At this point, scanner manufacturers decided to throw their weight behind EUV. At the time, three companies shared the semiconductor lithography market: ASML from the Netherlands and Canon and Nikon from Japan. All three started developing EUV scanners, but as ASML conquered more and more market share over the years, both Canon and Nikon eventually bowed out. ASML, together with its network of technology suppliers, therefore, had to shoulder the development of what’s arguably the most crucial element of EUV lithography all by itself. Eventually, those efforts paid off handsomely, though: ASML is now the sole supplier of EUV scanners. The semiconductor industry has recently credited the company for its leading role in the development of the technology.

When was EUV first applied in chip manufacturing?

Using ASML’s EUV scanners, chip manufacturers Samsung and TSMC started limited production of ‘EUV chips’ in 2018, followed by volume production in 2019. The first commercial devices powered by a chip manufactured using EUV, the Samsung Galaxy Note10 and Galaxy Note10+, were launched on 23 August 2019. TSMC, which supplies chips to Apple among others, announced the first shipments of EUV-made chips in large numbers in October 2019.

An ASML EUV scanner in action. The source is at the bottom right, beaming the light ‘north north west’ into the scanner. After bouncing off several mirrors, the light hits the reflective mask at the top before making its way to the wafer via another set of mirrors. Credit: ASML

There’s no denying that EUV was very late to the party, however. Originally, it was thought that the successor of ArF lithography would need to be ready in 2005 or 2006. That was later pushed back to 2010 because of an extension of ArF lithography, called immersion lithography. But from 2010 on, chip manufacturers had no choice but to create their most complex chip layers in two or more exposures per layer. Multipatterning was a painful interim solution, as it increases the total number of exposures per chip, and hence the cost.

Why did it take almost two decades to take EUV lithography from the prototype stage to a production-ready technology?

The Engineering Test Stand proved that the basic physics of EUV lithography are sound. But there’s a big difference between demonstrating a proof of principle and building machines that are commercially viable. Put simply, it’s one thing to build a machine that can do something, but it’s another thing entirely to build a machine that can do that all day, every day. In short, the engineering of EUV scanners proved extremely challenging.
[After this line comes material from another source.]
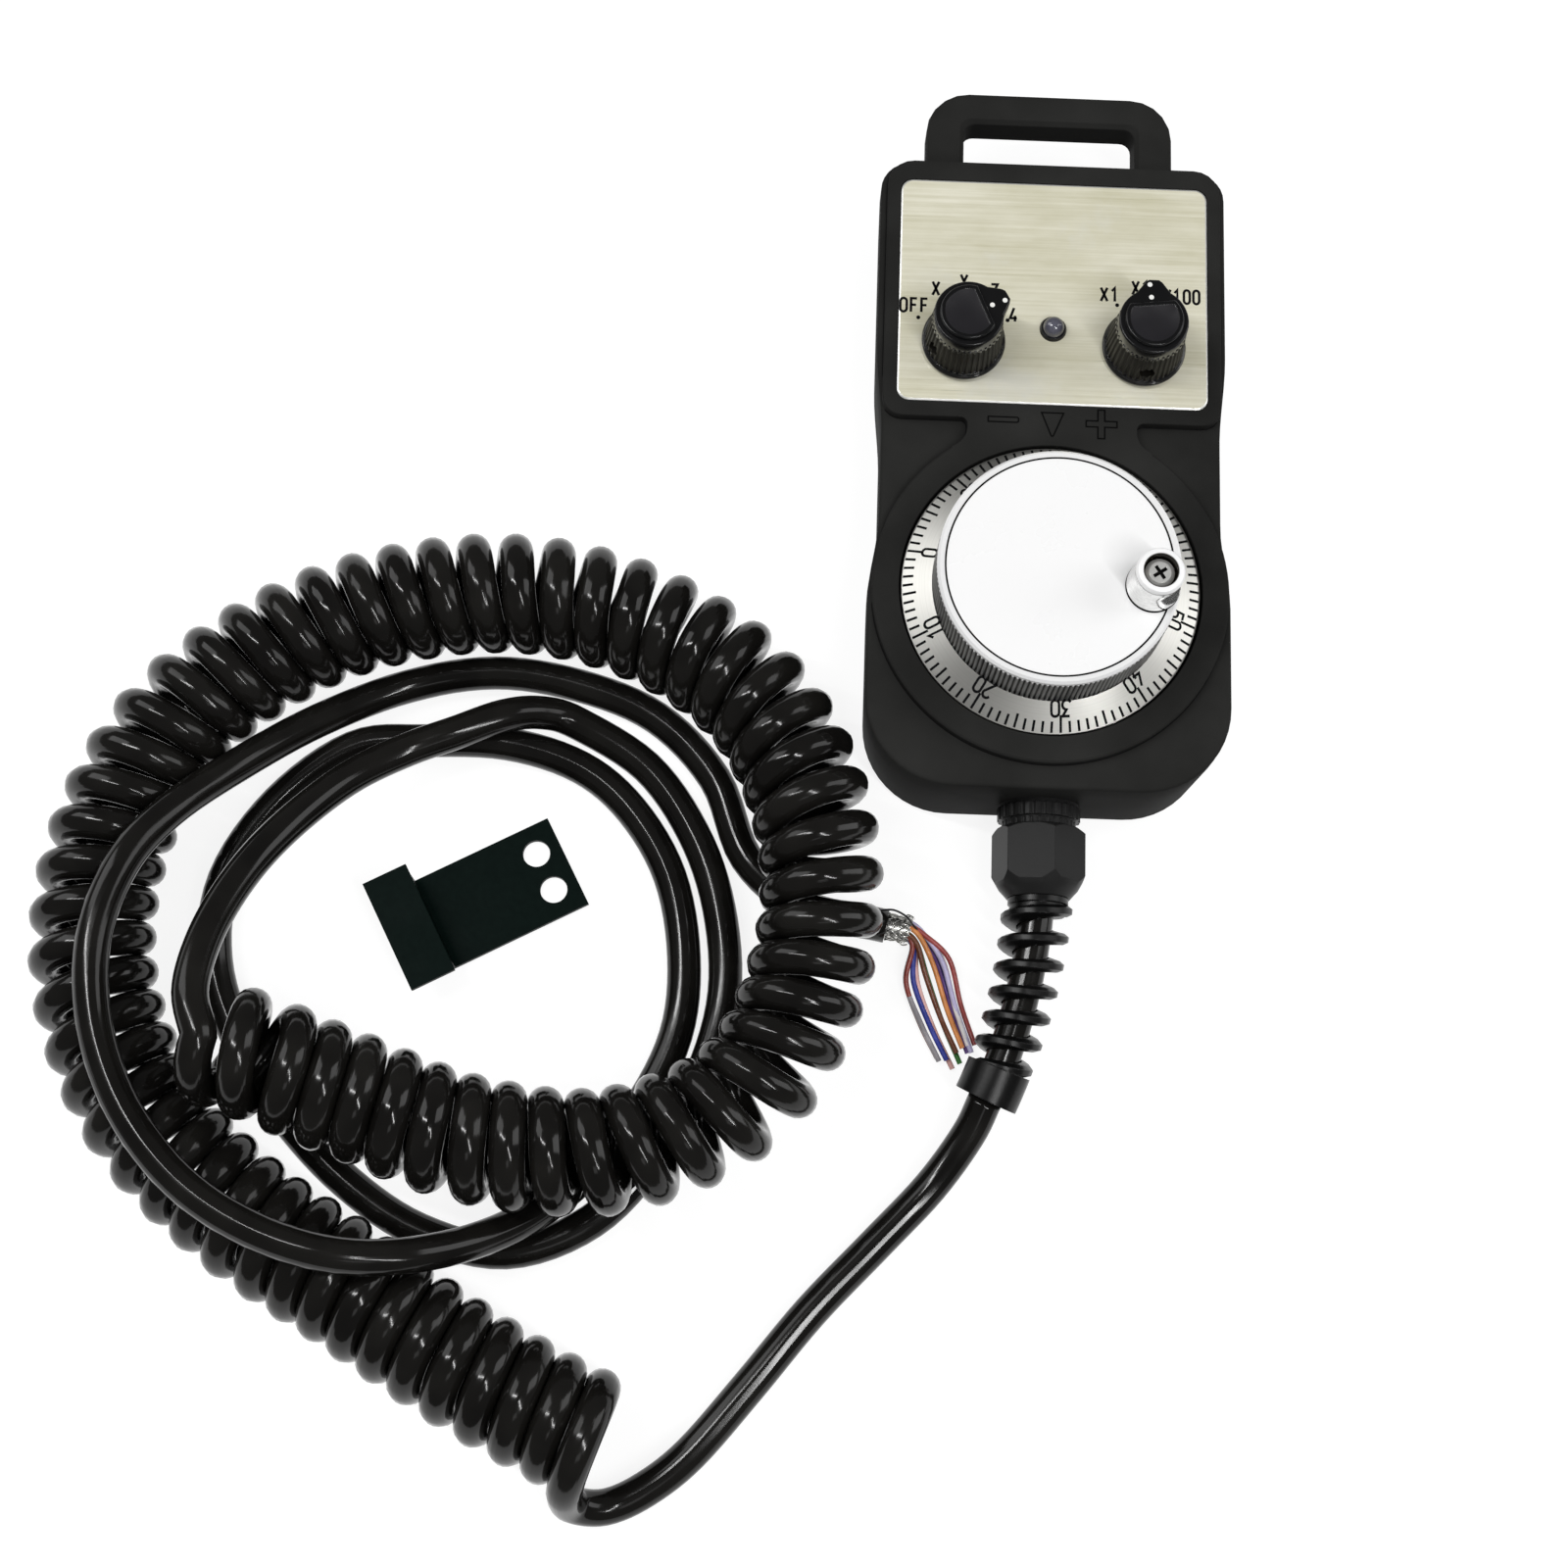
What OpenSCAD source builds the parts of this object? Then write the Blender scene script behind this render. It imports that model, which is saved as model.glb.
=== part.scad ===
// Hand-held pulse generator: a pendant with a turning handwheel, two selector
// knobs and a curled cord, lying on its back beside its wall hanger.
// +Z is up out of the face, +Y is towards the carrying loop, and the origin is
// on the handwheel axis at the plane that the back rests on.

/* [Housing] */
// Margin beside the panel plate
side_margin = 4.1; // [4:0.1:6]
// Margin above the panel plate
top_margin = 5; // [4:0.1:8]
// How far each side draws in at the waist, where the hand holds it
waist_draw = 1.3; // [0.5:0.1:2]
// Margin beside the raised bezel
hip_margin = 0.7; // [0.6:0.1:3]
// Margin below the raised bezel
bottom_margin = 4.8; // [4:0.1:8]
// How far each side draws in towards the back
side_draft = 0.8; // [0:0.1:1]
// Thickness from the back to the raised rim
housing_t = 30; // [29:0.5:34]
// Height of the joint between the rear and front shells
split_z = 21; // [20:0.5:22]
// Thickness of the shell walls
wall = 2.8; // [2.4:0.1:3]
// Height of the raised frame and bezel over the front face
rim_step = 2; // [1.4:0.1:2.4]
// Corner radius at the bottom
hip_corner = 18; // [16:0.5:19]
// Corner radius at the top
top_corner = 6; // [5:0.5:8]
// Width of the raised bezel round the dial
bezel_w = 5.4; // [4:0.1:6]
// Distance from the housing's side to the raised frame round the panel
frame_inset = 1.3; // [1:0.1:1.8]
// Width of the raised bridge between frame and bezel
bridge_w = 34.6; // [28:0.2:40]
// Radius between the bridge's sides and the bezel
bridge_fillet = 4.5; // [2:0.5:5]
// Radius of the housing screw bosses
boss_r = 4.2; // [4:0.1:4.4]
// Shank radius of the housing screws
housing_screw_r = 1.45; // [1.2:0.05:1.5]

/* [Carrying loop] */
// Outer width
loop_w = 52.6; // [46:0.2:56]
// Reach beyond the top edge of the housing
loop_reach = 20.7; // [18:0.1:26]
// Depth of the crossbar
loop_bar = 7.2; // [5.5:0.1:8]
// Width of each side bar
loop_side = 8.1; // [6:0.1:9]
// Thickness
loop_t = 8; // [6:0.5:9]
// Outer corner radius
loop_corner = 9; // [7:0.5:10]

/* [Panel plate] */
// Width
plate_w = 63.8; // [62:0.2:65]
// Length
plate_len = 49.2; // [48:0.2:50]
// Thickness
plate_t = 0.8; // [0.5:0.1:1]
// Distance from the handwheel axis to the middle of the plate
plate_y = 64; // [63.5:0.1:64.5]
// Corner radius
plate_corner = 2.6; // [1:0.1:4]
// Distance from the plate's middle down to the selector knobs
knob_drop = 11.7; // [10:0.1:13]
// Distance from the plate's middle down to the signal lamp
lamp_drop = 8; // [6:0.5:10]

/* [Handwheel] */
// Diameter of the graduated dial
dial_d = 60; // [58:0.2:61]
// Thickness of the dial under the drum
dial_t = 1.8; // [1.6:0.1:2]
// Thickness of the dial at its outer edge
dial_edge_t = 1; // [0.8:0.1:1.2]
// How far the graduated cone rises for each millimetre inward
dial_rise = 0.5; // [0.3:0.05:0.6]
// Diameter over the knurling
drum_d = 48; // [46:0.2:48.4]
// How far the knurling stands out over the plain rim
rim_lip = 0.1; // [0.1:0.05:0.4]
// Height of the drum over the dial
drum_h = 14.1; // [13.8:0.1:18]
// Number of knurled teeth
teeth = 150; // [100:2:160]
// Depth of a knurled tooth
tooth_depth = 0.45; // [0.3:0.05:0.6]
// Width of the rim round the face disc
rim_w = 1.6; // [1.2:0.1:2.4]
// Thickness of the face disc
face_t = 0.8; // [0.5:0.1:1.2]
// Radius of the encoder shaft
shaft_r = 3; // [2.5:0.1:3.2]

/* [Crank handle] */
// How far its foot stands out over the rim's groove
crank_overhang = 1.4; // [0.5:0.1:1.8]
// Direction from the handwheel axis, in degrees
crank_angle = -11; // [-30:1:30]
// Height of the sleeve
sleeve_h = 9.6; // [8:0.2:14]
// Wall of the sleeve round the screw's head
sleeve_wall = 1.55; // [1.4:0.05:1.8]
// How far the foot flares out
sleeve_flare = 0.55; // [0.3:0.05:0.8]
// Radius of the screw's plain shoulder
shoulder_r = 2; // [1.6:0.1:2.4]
// Radius of the screw's head
crank_head_r = 2.9; // [2.6:0.1:3.1]

/* [Selector knobs] */
// Distance of each knob from the middle line
knob_x = 18.5; // [17.5:0.1:19]
// Wall of the ribbed skirt
skirt_wall = 0.95; // [0.8:0.05:1.2]
// How far the foot ring stands out
foot_step = 0.35; // [0.2:0.05:0.6]
// How far the skirt draws in up to the cap
skirt_taper = 0.95; // [0.5:0.05:1.2]
// Height over the plate
knob_h = 14.6; // [14:0.2:18]
// Number of ribs
ribs = 40; // [24:1:48]
// Depth of a rib
rib_depth = 0.3; // [0.15:0.05:0.4]
// Reach of the pointer from the knob's axis
pointer_reach = 8.9; // [8:0.1:9.5]
// Resting direction of the axis knob, clockwise from straight up
axis_rest = 60; // [0:30:60]
// Radius of the switch shafts
spindle_r = 3; // [2.8:0.1:3.1]

/* [Signal lamp] */
// Radius of the lens
lens_r = 2.2; // [1.5:0.1:2.5]
// Width of the holder's rim
holder_w = 0.6; // [0.5:0.1:1.5]

/* [Pulse generator] */
// Width of the mounting flange round the body
flange_w = 5.1; // [5:0.1:6]
// Thickness of the flange
flange_t = 1; // [0.8:0.1:1.2]
// Radius of the mounting screws
mount_screw_r = 1.25; // [1:0.05:1.4]
// Clear depth in the body behind the code disc
rotor_depth = 6.2; // [6:0.1:7]

/* [Rotary switches] */
// Radius of the body
switch_r = 8; // [6:0.1:9]
// Height of the body
switch_h = 14; // [10:0.5:16]
// Radius of the threaded bushing
bushing_r = 4.4; // [3.8:0.1:4.5]
// Width of the nut across its flats
switch_nut_af = 11.4; // [11:0.1:11.6]

/* [Cable gland] */
// Height of the gland's axis
gland_z = 12.5; // [11:0.5:13]
// Radius of the gland's thread
gland_thread_r = 6.25; // [5.8:0.05:6.4]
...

An EUV scanner needs to be able to process a certain number of wafers per day (or any other time span) for it to be cost effective, no matter how well it can shrink patterns. That means wafers must move through the machine at a certain rate and the machine must be up and working most of the time. Both the throughput (maximum number of processed wafers per day, assuming continuous operation) and the availability (percentage of a time span that the machine is operational) proved very challenging issues.

Why was it so difficult to get the throughput and availability up to a commercially viable level?
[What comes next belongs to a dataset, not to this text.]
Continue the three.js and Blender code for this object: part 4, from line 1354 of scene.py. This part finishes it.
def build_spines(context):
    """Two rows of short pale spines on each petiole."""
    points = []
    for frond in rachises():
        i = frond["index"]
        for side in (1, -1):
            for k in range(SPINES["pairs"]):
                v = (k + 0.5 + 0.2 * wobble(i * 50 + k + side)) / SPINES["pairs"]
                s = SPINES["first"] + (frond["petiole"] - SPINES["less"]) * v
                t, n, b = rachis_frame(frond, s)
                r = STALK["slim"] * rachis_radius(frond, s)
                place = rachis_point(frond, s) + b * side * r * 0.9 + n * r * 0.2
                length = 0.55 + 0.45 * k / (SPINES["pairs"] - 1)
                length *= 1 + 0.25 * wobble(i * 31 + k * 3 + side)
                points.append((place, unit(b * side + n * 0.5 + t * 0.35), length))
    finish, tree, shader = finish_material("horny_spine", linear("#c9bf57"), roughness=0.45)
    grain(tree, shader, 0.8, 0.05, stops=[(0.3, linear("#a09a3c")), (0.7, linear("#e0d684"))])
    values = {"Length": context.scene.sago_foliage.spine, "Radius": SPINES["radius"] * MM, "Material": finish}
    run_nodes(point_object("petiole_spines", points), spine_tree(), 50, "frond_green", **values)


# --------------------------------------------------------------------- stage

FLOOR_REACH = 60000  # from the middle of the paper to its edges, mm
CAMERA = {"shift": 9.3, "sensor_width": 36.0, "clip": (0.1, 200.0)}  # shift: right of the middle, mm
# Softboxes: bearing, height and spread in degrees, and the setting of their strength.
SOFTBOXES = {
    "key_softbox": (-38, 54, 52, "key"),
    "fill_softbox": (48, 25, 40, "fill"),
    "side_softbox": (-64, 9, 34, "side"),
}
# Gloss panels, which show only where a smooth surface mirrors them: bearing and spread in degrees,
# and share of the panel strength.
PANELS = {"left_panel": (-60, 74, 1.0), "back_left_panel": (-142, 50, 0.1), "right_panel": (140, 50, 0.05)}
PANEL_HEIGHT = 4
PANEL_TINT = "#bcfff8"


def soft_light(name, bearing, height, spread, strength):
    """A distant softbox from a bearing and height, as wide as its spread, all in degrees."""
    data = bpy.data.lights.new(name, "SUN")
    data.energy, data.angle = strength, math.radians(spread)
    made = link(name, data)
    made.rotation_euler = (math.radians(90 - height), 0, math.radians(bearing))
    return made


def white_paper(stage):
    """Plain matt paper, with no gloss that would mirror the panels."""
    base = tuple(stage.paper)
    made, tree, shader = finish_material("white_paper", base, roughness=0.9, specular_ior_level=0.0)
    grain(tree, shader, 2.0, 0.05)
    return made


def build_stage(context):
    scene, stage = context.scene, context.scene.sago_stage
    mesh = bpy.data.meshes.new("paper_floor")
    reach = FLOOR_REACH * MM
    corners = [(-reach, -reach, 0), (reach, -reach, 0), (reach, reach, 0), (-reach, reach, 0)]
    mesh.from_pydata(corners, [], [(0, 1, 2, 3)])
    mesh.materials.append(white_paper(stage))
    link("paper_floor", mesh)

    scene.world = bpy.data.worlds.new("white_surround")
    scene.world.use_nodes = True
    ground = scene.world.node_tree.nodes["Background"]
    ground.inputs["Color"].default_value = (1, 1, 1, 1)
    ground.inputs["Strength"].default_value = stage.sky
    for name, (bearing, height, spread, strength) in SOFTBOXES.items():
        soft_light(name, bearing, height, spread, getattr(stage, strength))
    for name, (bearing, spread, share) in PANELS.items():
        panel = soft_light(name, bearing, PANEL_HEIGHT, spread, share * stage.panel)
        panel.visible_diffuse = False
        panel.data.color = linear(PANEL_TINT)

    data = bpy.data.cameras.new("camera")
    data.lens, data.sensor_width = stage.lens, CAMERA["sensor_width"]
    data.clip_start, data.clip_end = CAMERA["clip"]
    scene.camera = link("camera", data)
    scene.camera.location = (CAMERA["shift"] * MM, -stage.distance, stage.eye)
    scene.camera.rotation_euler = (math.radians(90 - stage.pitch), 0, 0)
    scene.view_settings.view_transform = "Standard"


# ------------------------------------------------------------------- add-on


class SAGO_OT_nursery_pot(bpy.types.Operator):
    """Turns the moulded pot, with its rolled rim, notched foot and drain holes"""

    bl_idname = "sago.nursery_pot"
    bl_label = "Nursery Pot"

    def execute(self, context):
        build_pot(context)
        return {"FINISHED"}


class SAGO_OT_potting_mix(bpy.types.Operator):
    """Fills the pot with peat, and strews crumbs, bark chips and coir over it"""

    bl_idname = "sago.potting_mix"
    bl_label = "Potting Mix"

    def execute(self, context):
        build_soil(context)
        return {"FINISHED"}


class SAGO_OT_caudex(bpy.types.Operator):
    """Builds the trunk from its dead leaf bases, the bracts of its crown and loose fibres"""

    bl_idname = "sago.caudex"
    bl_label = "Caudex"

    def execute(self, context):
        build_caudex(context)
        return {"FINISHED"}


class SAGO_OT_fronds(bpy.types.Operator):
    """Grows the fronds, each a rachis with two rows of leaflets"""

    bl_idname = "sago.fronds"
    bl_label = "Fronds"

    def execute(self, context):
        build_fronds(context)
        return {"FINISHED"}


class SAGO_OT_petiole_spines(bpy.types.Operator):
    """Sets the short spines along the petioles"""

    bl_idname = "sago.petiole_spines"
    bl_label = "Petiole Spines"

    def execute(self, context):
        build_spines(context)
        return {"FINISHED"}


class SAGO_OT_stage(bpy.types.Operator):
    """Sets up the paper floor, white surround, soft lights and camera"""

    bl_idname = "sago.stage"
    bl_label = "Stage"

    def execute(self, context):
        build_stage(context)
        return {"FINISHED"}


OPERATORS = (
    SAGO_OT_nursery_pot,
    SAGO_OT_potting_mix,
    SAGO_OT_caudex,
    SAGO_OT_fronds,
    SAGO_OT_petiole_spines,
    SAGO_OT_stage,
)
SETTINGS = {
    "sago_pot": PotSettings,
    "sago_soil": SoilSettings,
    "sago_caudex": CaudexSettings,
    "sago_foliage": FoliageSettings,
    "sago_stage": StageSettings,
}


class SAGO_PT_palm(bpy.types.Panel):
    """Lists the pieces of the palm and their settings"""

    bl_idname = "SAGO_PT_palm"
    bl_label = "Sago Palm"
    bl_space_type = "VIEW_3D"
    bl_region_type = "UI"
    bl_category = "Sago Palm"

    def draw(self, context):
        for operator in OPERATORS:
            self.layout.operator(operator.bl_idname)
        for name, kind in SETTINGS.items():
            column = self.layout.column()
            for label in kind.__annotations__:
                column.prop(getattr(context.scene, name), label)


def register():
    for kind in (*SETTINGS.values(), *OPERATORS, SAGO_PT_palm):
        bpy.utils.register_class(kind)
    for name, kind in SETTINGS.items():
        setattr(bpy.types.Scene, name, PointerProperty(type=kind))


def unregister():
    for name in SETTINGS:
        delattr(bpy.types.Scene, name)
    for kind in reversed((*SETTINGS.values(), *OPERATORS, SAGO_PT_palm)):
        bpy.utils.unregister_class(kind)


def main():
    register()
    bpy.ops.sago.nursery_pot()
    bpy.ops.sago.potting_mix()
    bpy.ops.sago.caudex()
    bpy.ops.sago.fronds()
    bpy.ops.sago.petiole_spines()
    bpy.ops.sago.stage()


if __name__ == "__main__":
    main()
The issue, essentially, was getting enough light to the wafer. The throughput of an EUV scanner is directly linked to the sensitivity of the resist: the less light is required to harden it up, the quicker the exposure takes place and the more wafers can be processed per hour. As it turned out, the light intensity needed for an acceptable throughput required the EUV source to be an incredible piece of engineering. It needed to produce hundreds of watts of EUV light (remember: because of the EUV optics, a lot of EUV light is absorbed on the way to the wafer). And it needed not to break down or be serviced all the time.

And so the EUV source turned into EUV’s main bottleneck. Ejecting fifty thousand tin droplets per second like clockwork is hard. Hitting all of them twice with lasers in such a way that the incoming energy is converted into as much EUV light as possible is hard – the physics of that process wasn’t fully understood at the time, and it still isn’t. Mitigating the violence of the process, causing shock waves that disrupt the trajectory of the tin droplets, is hard. Doing all that in the vicinity of a very delicate and expensive piece of EUV optics (the collector) that needs to stay clean at all cost – a tiny bit of tin gone astray could ruin it – is very hard. And all this is merely a selection of the issues ASML’s engineers had to resolve.

The road to success was arduous indeed. ASML shipped two so-called Alpha Demo Tools to semiconductor research institutes Imec in Leuven and the College of Nanoscale Science and Engineering of the University at Albany in 2006. These were primitive machines, intended for researchers to get the hang of EUV lithography. It took another ten years, the acquisition of EUV source developer Cymer and a hefty financial injection from key customers before ASML finally turned the corner and started receiving orders for production-capable EUV scanners. A good number of industry insiders had doubted EUV would ever make it to the chip factory, and at that point, the Veldhoven-based company wasn’t too proud to admit that it had underestimated the whole ordeal.

What’s next?

ASML will keep improving throughput and other specifications to make EUV more cost effective for its customers, who will increasingly rely on the technique to manufacture their chips as semiconductor technology keeps advancing. Eventually, however, EUV technology will run out of steam too. At some stage, EUV multipatterning might be considered. However, ASML is already developing a new generation of EUV tools: so-called high-NA scanners. These work with the same 13.5 nm EUV light but exploit another optical parameter to increase resolution: the numerical aperture (NA). The start of commercial production is slated for 2024.